George Buchanan-Smith
- Born: George Adam Edward Buchanan-Smith 20 July 1964 (age 62) Edinburgh, Scotland
- University: Loughborough University

Rugby union career
- Position: Flanker

Amateur team(s)
- Years: Team / Apps / (Points)
- Loughborough Students
- London Scottish

Provincial / State sides
- Years: Team / Apps / (Points)
- Scottish Exiles

International career
- Years: Team / Apps / (Points)
- 1989: Scotland 'B' / 1 / (4)
- 1989-90: Scotland / 2 / (0)

= George Buchanan-Smith =

Scotland international rugby union player

George Buchanan-Smith (born 20 July 1964) is a former Scotland international rugby union player.
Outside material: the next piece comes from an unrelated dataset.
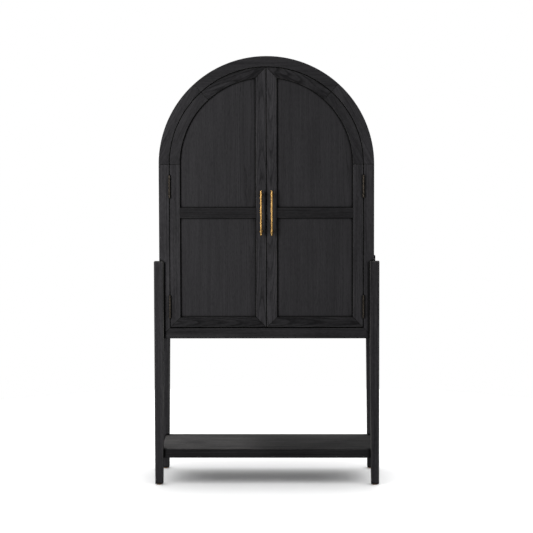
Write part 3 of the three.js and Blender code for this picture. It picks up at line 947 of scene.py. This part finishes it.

He represented Scotland from 1989 to 1990.

==Early life==
George Buchanan-Smith was born in July 1964 in Edinburgh. He attended Fettes College and later studied at Loughborough University.

His grandfather was Alick Buchanan-Smith, Baron Balerno, a British soldier and prominent geneticist.

==Rugby union career==

===Amateur career===

He played for Loughborough Students before playing for London Scottish.

===Provincial career===

He played for the Scottish Exiles district side as a Flanker.
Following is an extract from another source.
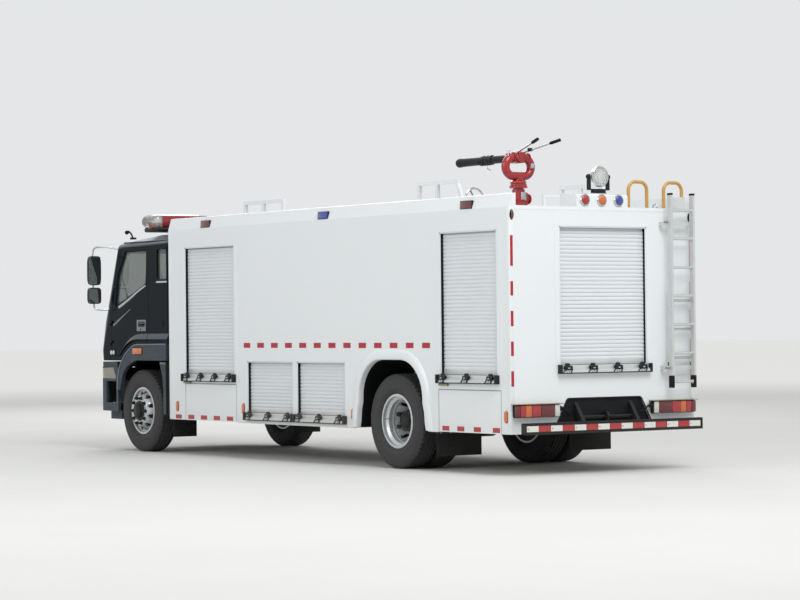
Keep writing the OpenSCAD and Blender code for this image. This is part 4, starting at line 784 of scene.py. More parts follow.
@dataclass
class Repeat:
    """A Geometry Nodes tree that repeats one form along a row or round a ring."""

    layout: Layout
    count: int
    step: tuple = (0.1, 0.0, 0.0)
    radius: float = 0.1

    def bake(self, unit: bpy.types.Mesh, finish: Finish) -> bpy.types.Mesh:
        """Runs the tree on a form and gives the copies as one plain mesh.

        Args:
            unit: The form, at the origin. For a ring, its +X points outwards and +Z is the axis.
            finish: The material that the tree sets.

        Returns:
            The mesh of all copies, about the origin; a ring lies in the XY plane.
        """
        tree = bpy.data.node_groups.new("repeat_" + self.layout.value, "GeometryNodeTree")
        face = tree.interface
        face.new_socket("Geometry", in_out="INPUT", socket_type="NodeSocketGeometry")
        sizes = {}
        for label, kind in (("Count", "NodeSocketInt"), ("Radius", "NodeSocketFloat"),
                            ("Step", "NodeSocketVector")):
            sizes[label] = face.new_socket(label, in_out="INPUT", socket_type=kind).identifier
        face.new_socket("Geometry", in_out="OUTPUT", socket_type="NodeSocketGeometry")
        given = add(tree, "NodeGroupInput")
        if self.layout == Layout.ROW:
            points = add(tree, "GeometryNodeMeshLine", {
                "Count": given.outputs["Count"], "Offset": given.outputs["Step"]}, mode="OFFSET")
            copies = add(tree, "GeometryNodeInstanceOnPoints", {
                "Points": points.outputs[0], "Instance": given.outputs["Geometry"]})
        else:
            points = add(tree, "GeometryNodeMeshCircle", {
                "Vertices": given.outputs["Count"], "Radius": given.outputs["Radius"]})
            facing = add(tree, "FunctionNodeAlignRotationToVector", {
                "Vector": add(tree, "GeometryNodeInputPosition").outputs[0]}, axis="X",
                pivot_axis="Z")
            copies = add(tree, "GeometryNodeInstanceOnPoints", {
                "Points": points.outputs[0], "Instance": given.outputs["Geometry"],
                "Rotation": facing.outputs[0]})
        real = add(tree, "GeometryNodeRealizeInstances", {0: copies.outputs[0]})
        coated = add(tree, "GeometryNodeSetMaterial", {
            "Geometry": real.outputs[0], "Material": finish.material()})
        add(tree, "NodeGroupOutput", {0: coated.outputs[0]})
        holder = bpy.data.objects.new("repeat_holder", unit)
        bpy.context.scene.collection.objects.link(holder)
        modifier = holder.modifiers.new("repeat", "NODES")
        modifier.node_group = tree
        for label, value in (("Count", self.count), ("Radius", self.radius), ("Step", self.step)):
            modifier[sizes[label]] = value
        bpy.context.view_layer.update()
        depsgraph = bpy.context.evaluated_depsgraph_get()
        mesh = bpy.data.meshes.new_from_object(holder.evaluated_get(depsgraph))
        holder.modifiers.clear()
        bpy.data.objects.remove(holder)
        bpy.data.node_groups.remove(tree)
        return mesh


def copies_at(meshes: list, name: str) -> bpy.types.Mesh:
    """Joins meshes, each moved by its own matrix.

    Args:
        meshes: Pairs of a mesh and a matrix.
        name: Name of the result.

    Returns:
        The joined mesh.
    """
    whole = bmesh.new()
    for mesh, place in meshes:
        part = mesh.copy()
        part.transform(place)
        if place.determinant() < 0.0:
            part.flip_normals()
        whole.from_mesh(part)
        bpy.data.meshes.remove(part)
    result = bpy.data.meshes.new(name)
    whole.to_mesh(result)
    whole.free()
    result.polygons.foreach_set("use_smooth", [True] * len(result.polygons))
    result.set_sharp_from_angle(angle=math.radians(SHARP_EDGE))
    return result


def settle_all(parts: list, name: str, finish: Finish, body: str = "chassis",
               replaces: tuple = ()) -> bpy.types.Object:
    """Joins meshes, each moved by its own matrix, as one piece on its body."""
    return settle(copies_at(parts, name), name, finish, body, replaces)


def bolt_head(radius: float, height: float) -> bpy.types.Mesh:
    """Gives a hexagon bolt head on a washer, standing along +Z at the origin."""
    shape = Shape()
    shape.lathe([(0.0, 0.0), (radius * 1.35, 0.0), (radius * 1.35, height * 0.16),
                 (radius * 1.1, height * 0.2), (0.0, height * 0.2)], (0, 0, 0), "z", 12)
    shape.lathe([(0.0, height * 0.1), (radius, height * 0.1), (radius, height * 0.85),
                 (radius * 0.82, height), (0.0, height)], (0, 0, 0), "z", 6)
    return shape.mesh("bolt_head")


def aim(axis: str) -> Matrix:
    """Gives the rotation that turns +Z to an axis, such as "+y" or "-x"."""
    sign = -1.0 if axis.startswith("-") else 1.0
    turns = {"x": Matrix.Rotation(sign * math.pi / 2, 4, "Y"),
             "y": Matrix.Rotation(-sign * math.pi / 2, 4, "X"),
             "z": Matrix.Identity(4) if sign > 0 else Matrix.Rotation(math.pi, 4, "X")}
    return turns[axis[-1]]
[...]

===International career===

He was capped by Scotland 'B' to play France 'B' in 1989.

Buchanan-Smith made his international debut on 28 October 1989 at Murrayfield in the Scotland vs Fiji match.
Of the 2 matches he played for his national side he was never on the losing side.
He played his final match for Scotland on 10 November 1990 at Murrayfield in the Scotland vs Argentina match.

==Later life==

George Buchanan-Smith went on to become franchisee and operator of three McDonald's restaurants in Dunfermline, Scotland.